Lunchtime. Everyone decanted to the Indian across the road for some spicy delights while I located some dark red food colouring from Tesco’s on Goodge St. I didn’t completely miss out. I got a take away lunch box of chicken biryani to pick up on my way back from the shops. Mmmm.
The temptation to listen to the Carling Cup Final throbbing in my head – I resisted. Well it was nowhere near 4pm either. Spurs were winning 2-0 so all is well for Liverpool. Later I had a chance to check the scores and a massacre had occurred. Arsenal had fought back and knocked in a further 3 to win 5-2. I shan’t bore you film people with much more sport, but Liverpool did eventually win, on penalties. In the meantime, Ben Shockley joined the fun in the car park. The great partnership between Henry and Ben was evident throughout as they acted off each other like tag team baddies prowling after their prey. We eventually broke at 6:30pm for more scran and a deep breath before the final bloody scenes/inserts could be filmed.
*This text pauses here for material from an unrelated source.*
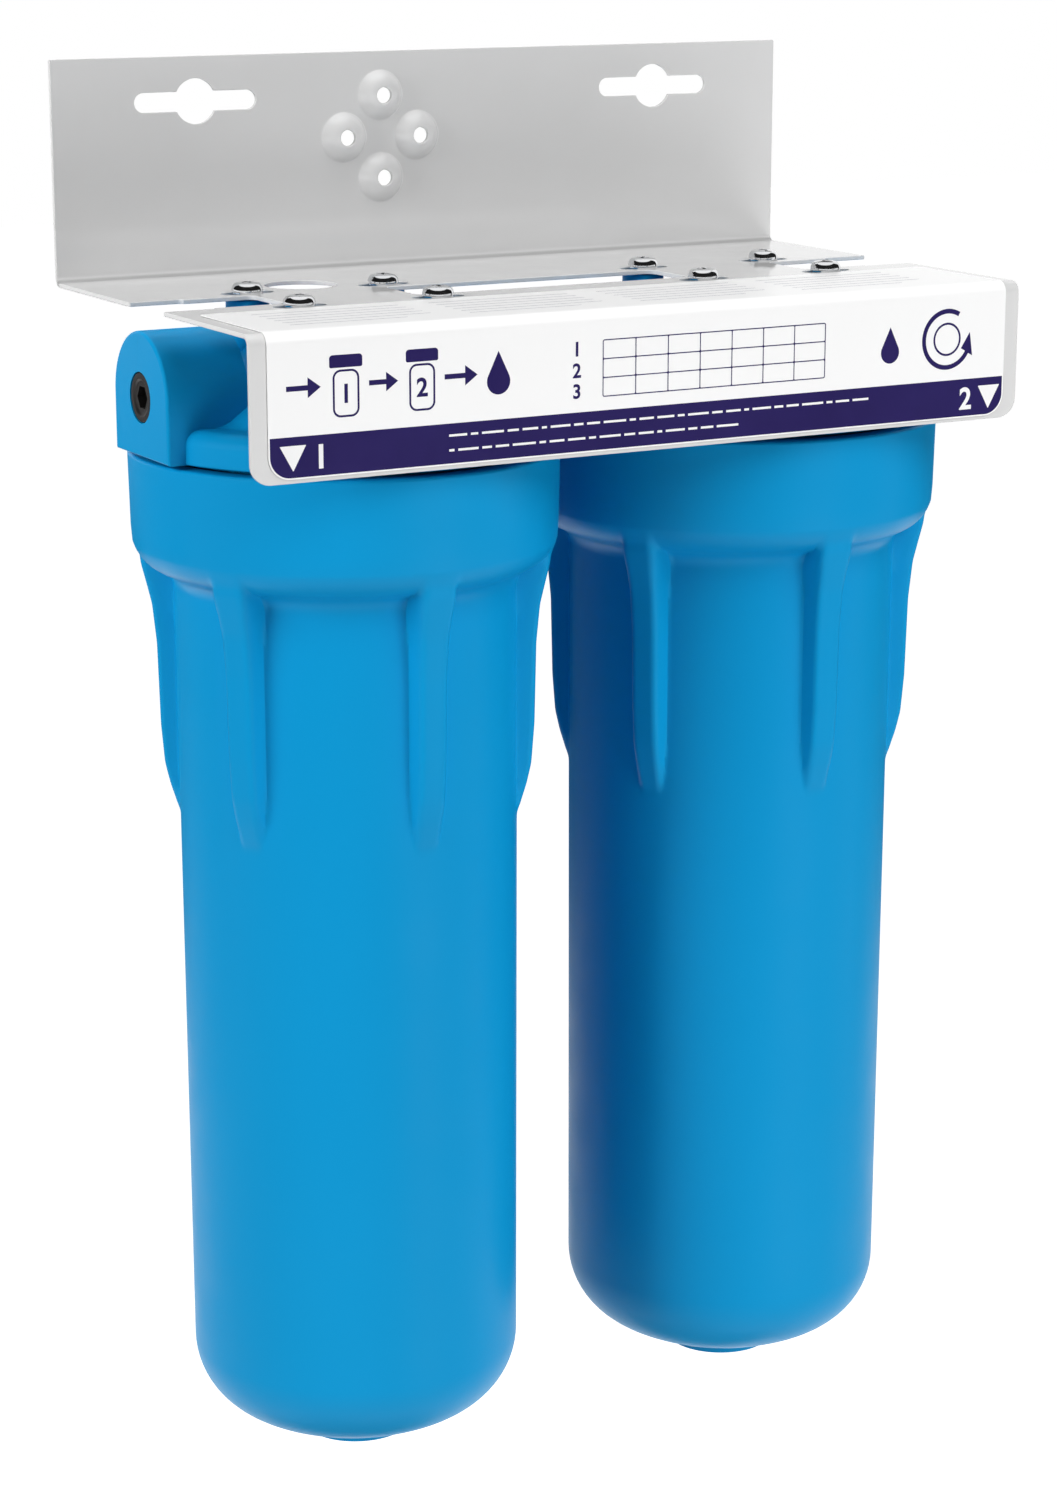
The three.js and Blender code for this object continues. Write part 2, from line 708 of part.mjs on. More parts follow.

It had been a solid afternoon’s filming of the cat and mouse scenes. In my head it had expanded a fairly large underground car park into a labyrinth that Alice could lose herself in and Dee and Dum might trap her in at any second. Amazing trickery of the eye and Simon’s camera skills captured our actors at the top of their game.
With Keith’s 1st AD voice rattling in Clive’s ear and around the set, the shoot never lost momentum for a second. Simon, Virginia and Adele had stayed in the cold car park prepping for the finale while we all cosied ourselves upstairs in the office.
BANG! Let the gore and death scene inserts/close ups begin. Boom we got it. Boom we got another. Shots were captured with rapid regularity. Judging by the smiles of the crew and the emotions pouring out of the cast, it was with a great deal of success too. Red, gooey golden syrup infused fake blood flowed and before we knew it, Out of Hours was in the can.
A wash and brush up later, and we were basking in the afterglow of our little filmic triumph. A pint and a bit of self-congratulatory chit chat soon develops into what do we might do next… exciting times. I’m sure our director was able to enjoy a pint too but now he has the editing job stretched out in front of him.
Thanks to all the cast and crew for their hard work, patience and good humour on the shoot. I certainly grew as a person as a result of the experience. Out of hours… Over and out!
(Me again. Just wanted to say thanks again to Stu for the blog posts this week. Splendid work from a genuinely lovely guy. The man knows his pastries, and is the proud owner of one of the finest moustaches in Christendom. A pleasure working with you, sir!)
*Soft stick – using a clapperboard on a close up in a way that doesn’t deafen the actor. Gently does it…
**End slate/end board – clapping at the end of a shot rather than the beginning. Handy when you’re shooting in a hurry, or if you can’t squeeze the clapperboy into shot easily.